- **PROVIDED DATA**
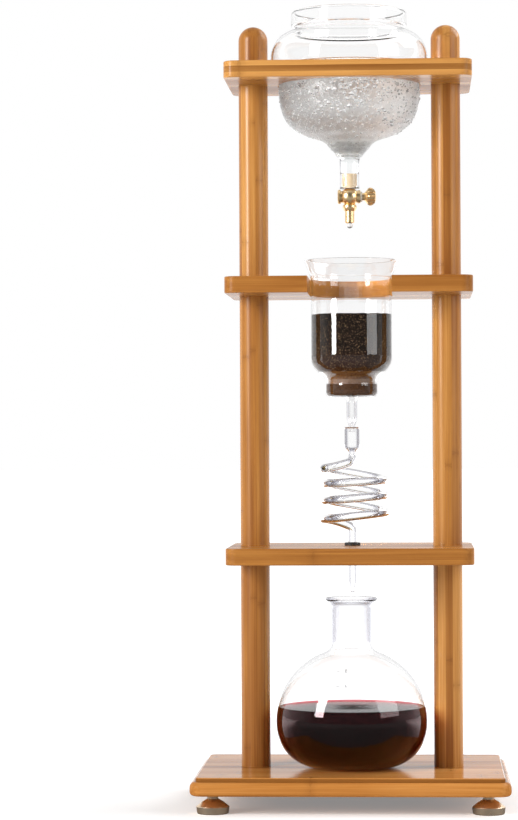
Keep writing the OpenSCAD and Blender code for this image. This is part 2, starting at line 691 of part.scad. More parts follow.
module cooling_coil() color("lightcyan", 0.4) {
  neck = cup_neck_d / 2;
  tube = coil_tube_d / 2;
  in_tilt = tilt(end_r, coil_run_in_drop);
  out_tilt = tilt(end_r, coil_run_out_drop);
  // Cup and neck
  translate([drip_x, 0, 0]) rotate([0, 0, -in_tilt]) vessel(concat(
    [[cup_d / 2, cup_top], [cup_d / 2, cup_top - cup_l]],
    smooth([[cup_d / 2 - 0.6, cup_top - cup_l - 1.6], [neck + 1.6, cup_neck_z + 2], [neck, cup_neck_z]]),
    [[tube, coil_in_z + 0.6], [tube, coil_in_z]]), coil_wall);
  // The bend out of the cup towards the front, and the first half turn
  translate([drip_x, -coil_bend_r, coil_in_z]) rotate([0, 90, 0]) bend(tube_step, 90 + in_tilt);
  translate([end_x, -coil_bend_r, coil_start_z - coil_run_in_drop / 2]) front_turn(end_r, coil_run_in_drop, 0);
  translate([coil_left_x, -coil_bend_r, left_z(0)]) straight_back(coil_bend_r, tube_step, 180 - in_tilt);
  // The turns
  for (i = [0:coil_turns - 1]) {
    translate([coil_x, 0, (left_z(i) + right_z(i)) / 2]) back_turn(coil_r, coil_back_drop, 0);
    translate([coil_x, 0, (right_z(i) + left_z(i + 1)) / 2]) front_turn(coil_r, right_z(i) - left_z(i + 1), tube_step);
  }
  // The last half turn, the bend down and the drip tube
  translate([coil_left_x, 0, left_z(coil_turns)]) straight_back(coil_bend_r, 0, 180 + out_tilt);
  translate([end_x, coil_bend_r, left_z(coil_turns) - coil_run_out_drop / 2])
    back_turn(end_r, coil_run_out_drop, tube_step);
  translate([drip_x, coil_bend_r, drip_top]) rotate([0, -90, 0]) rotate([0, 0, -90]) bend(0, -90 - out_tilt);
  translate([drip_x, 0, drip_tip + drip_tip_l])
    linear_extrude(drip_top - drip_tip - drip_tip_l) tube_section(tube_step, out_tilt);
  translate([drip_x, 0, 0]) rotate([0, 0, out_tilt]) turned([
    [tube, drip_tip + drip_tip_l], [drip_tip_d / 2, drip_tip],
    [drip_tip_d / 2 - coil_wall, drip_tip], [tube - coil_wall, drip_tip + drip_tip_l]]);
}

// The tube's middle line, for measuring how near it comes to itself
function turn_points(cx, cy, r, from, to, z0, z1) =
  [for (k = [0:23]) let (a = from + (to - from) * k / 24, f = abs(cos(from) - cos(a)) / 2)
    [cx + r * cos(a), cy + r * sin(a), z0 + (z1 - z0) * f]];
coil_line = concat(
  turn_points(end_x, -coil_bend_r, end_r, 360, 180, coil_start_z, left_z(0)),
  [for (i = [0:coil_turns - 1]) each concat(
    turn_points(coil_x, 0, coil_r, 180, 0, left_z(i), right_z(i)),
    turn_points(coil_x, 0, coil_r, 360, 180, right_z(i), left_z(i + 1)))],
  turn_points(end_x, coil_bend_r, end_r, 180, 0, left_z(coil_turns), coil_end_z),
  [for (k = [0:6]) [drip_x, 0, drip_top - 4 * k]]);
// Points nearer than a third of a turn along the tube are the tube itself
least_gap = min([for (i = [0:len(coil_line) - 1]) for (k = [i + 16:1:len(coil_line) - 1])
  norm(coil_line[i] - coil_line[k])]) - coil_tube_d;
echo(coil_least_gap_to_itself = least_gap);

module tube_grommet() color("dimgray") translate([drip_x, 0, coil_shelf_z]) difference() {
  union() {
    cylinder(h = shelf_t + over, d = grommet_body_d);
    translate([0, 0, shelf_t]) turned([
      [0, grommet_h], [grommet_d / 2 - 0.6, grommet_h], [grommet_d / 2, grommet_h - 0.6], [grommet_d / 2, 0], [0, 0]]);
  }
  translate([0, 0, -over]) cylinder(h = shelf_t + grommet_h + 2 * over, d = grommet_bore_d);
}

// ---- flask ----

flask_z = base_top + seat_gap;
flask_lip_h = 4.2;

// The flask's outer outline, from its lip to the middle of its floor
function flask_outline() =
  let (body = flask_d / 2, neck = flask_neck_d / 2, lip = flask_lip_d / 2, foot = flask_foot_d / 2,
       waist = flask_z + flask_waist_h, up = flask_d / 2 - 2.5,
       neck_end = waist + up * sin(acos((neck + 5) / body)))
    concat(
      smooth([[lip - 0.4, flask_top], [lip, flask_top - 1.4], [lip - 0.5, flask_top - 3], [neck + 1.4, flask_top - flask_lip_h - 1.6],
              [neck, flask_top - flask_lip_h - 4.6], [neck, flask_top - flask_lip_h - 9]]),
      [[neck, neck_end + 9], [neck + 0.7, neck_end + 5], [neck + 2.4, neck_end + 1.8]],
      [for (k = [1:14]) let (a = acos((neck + 5) / body) * (1 - k / 14)) [body * cos(a), waist + up * sin(a)]],
      [for (k = [1:13]) let (a = 90 * k / 14) [foot + (body - foot) * pow(cos(a), 0.88), waist - flask_waist_h * pow(sin(a), 0.95)]],
      [[foot, flask_z], [foot - 4, flask_z], [foot - 6, flask_z + 0.8], [0, flask_z + 1.6]]);

module serving_flask() color("lightcyan", 0.4) translate([0, -flask_forward, 0])
  vessel(flask_outline(), glass_wall);

module brewed_coffee() color("maroon") translate([0, -flask_forward, 0])
  turned(concat([[0, flask_z + coffee_level], [radius_at(in_flask, flask_z + coffee_level), flask_z + coffee_level]],
    [for (q = in_flask) if (q[1] < flask_z + coffee_level) q]));

in_flask = inset(flask_outline(), glass_wall + fill_gap);

// ---- the nodes ----

base_board();
coil_shelf();
beaker_shelf();
jar_shelf();
post_piece(-post_x, base_top, post_lower_l);  // left_post_lower
post_piece(-post_x, coil_shelf_top, post_middle_l);  // left_post_middle
post_piece(-post_x, beaker_shelf_top, post_upper_l);  // left_post_upper
finial(-post_x);  // left_finial
post_piece(post_x, base_top, post_lower_l);  // right_post_lower
post_piece(post_x, coil_shelf_top, post_middle_l);  // right_post_middle
post_piece(post_x, beaker_shelf_top, post_upper_l);  // right_post_upper
finial(post_x);  // right_finial
joint_studs();
thread_inserts();
base_bolts();
base_washers();
foot_bushes();
tube_grommet();
foot(-foot_x, -foot_y);  // foot_front_left
foot(foot_x, -foot_y);  // foot_front_right
foot(-foot_x, foot_y);  // foot_back_left
foot(foot_x, foot_y);  // foot_back_right
water_jar();
water();
jar_stopper();
tap_body();
tap_cap();
tap_nozzle();
tap_plug();
tap_knob();
knob_washer();
plug_clip();
plug_seals();
brew_beaker();
filter_disc();
filter_gasket();
coffee_grounds();
cooling_coil();
serving_flask();
brewed_coffee();
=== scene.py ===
"""Looks of a cold drip coffee tower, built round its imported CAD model.

Everything is in metres, +Z up, with the front at -Y. Sizes in the classes are
millimetres, as on a maker's drawing, and MM turns them into metres.
"""

import logging
import math
import random
from collections.abc import Callable, Iterable
from dataclasses import dataclass, field
from enum import Enum

import bmesh
import bpy
from mathutils import Matrix, Vector, noise


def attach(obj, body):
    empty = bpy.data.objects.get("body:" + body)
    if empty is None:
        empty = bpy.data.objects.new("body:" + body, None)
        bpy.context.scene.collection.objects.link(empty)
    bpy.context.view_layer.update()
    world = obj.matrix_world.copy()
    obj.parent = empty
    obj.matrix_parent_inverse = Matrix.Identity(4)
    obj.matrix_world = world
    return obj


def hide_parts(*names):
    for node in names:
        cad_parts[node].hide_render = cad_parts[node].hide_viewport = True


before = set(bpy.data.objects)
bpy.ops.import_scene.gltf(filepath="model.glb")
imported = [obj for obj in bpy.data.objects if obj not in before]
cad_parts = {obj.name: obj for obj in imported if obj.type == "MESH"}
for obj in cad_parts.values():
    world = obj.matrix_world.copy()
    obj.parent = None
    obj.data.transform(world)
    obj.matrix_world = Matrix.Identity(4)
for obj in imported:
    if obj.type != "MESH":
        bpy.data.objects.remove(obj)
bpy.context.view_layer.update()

MM = 0.001
LOG = logging.getLogger("cold_drip_tower")

Point = tuple[float, float]
Outline = list[Point]
Colour = tuple[float, float, float]


# ---------------------------------------------------------------- outlines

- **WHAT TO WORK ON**
Give back, word for word, each line from the one containing "tube_grommet();" down to the one containing "for node in", including those two lines.

- **TASK RESPONSE**
tube_grommet();
foot(-foot_x, -foot_y);  // foot_front_left
foot(foot_x, -foot_y);  // foot_front_right
foot(-foot_x, foot_y);  // foot_back_left
foot(foot_x, foot_y);  // foot_back_right
water_jar();
water();
jar_stopper();
tap_body();
tap_cap();
tap_nozzle();
tap_plug();
tap_knob();
knob_washer();
plug_clip();
plug_seals();
brew_beaker();
filter_disc();
filter_gasket();
coffee_grounds();
cooling_coil();
serving_flask();
brewed_coffee();
=== scene.py ===
"""Looks of a cold drip coffee tower, built round its imported CAD model.

Everything is in metres, +Z up, with the front at -Y. Sizes in the classes are
millimetres, as on a maker's drawing, and MM turns them into metres.
"""

import logging
import math
import random
from collections.abc import Callable, Iterable
from dataclasses import dataclass, field
from enum import Enum

import bmesh
import bpy
from mathutils import Matrix, Vector, noise


def attach(obj, body):
    empty = bpy.data.objects.get("body:" + body)
    if empty is None:
        empty = bpy.data.objects.new("body:" + body, None)
        bpy.context.scene.collection.objects.link(empty)
    bpy.context.view_layer.update()
    world = obj.matrix_world.copy()
    obj.parent = empty
    obj.matrix_parent_inverse = Matrix.Identity(4)
    obj.matrix_world = world
    return obj


def hide_parts(*names):
    for node in names:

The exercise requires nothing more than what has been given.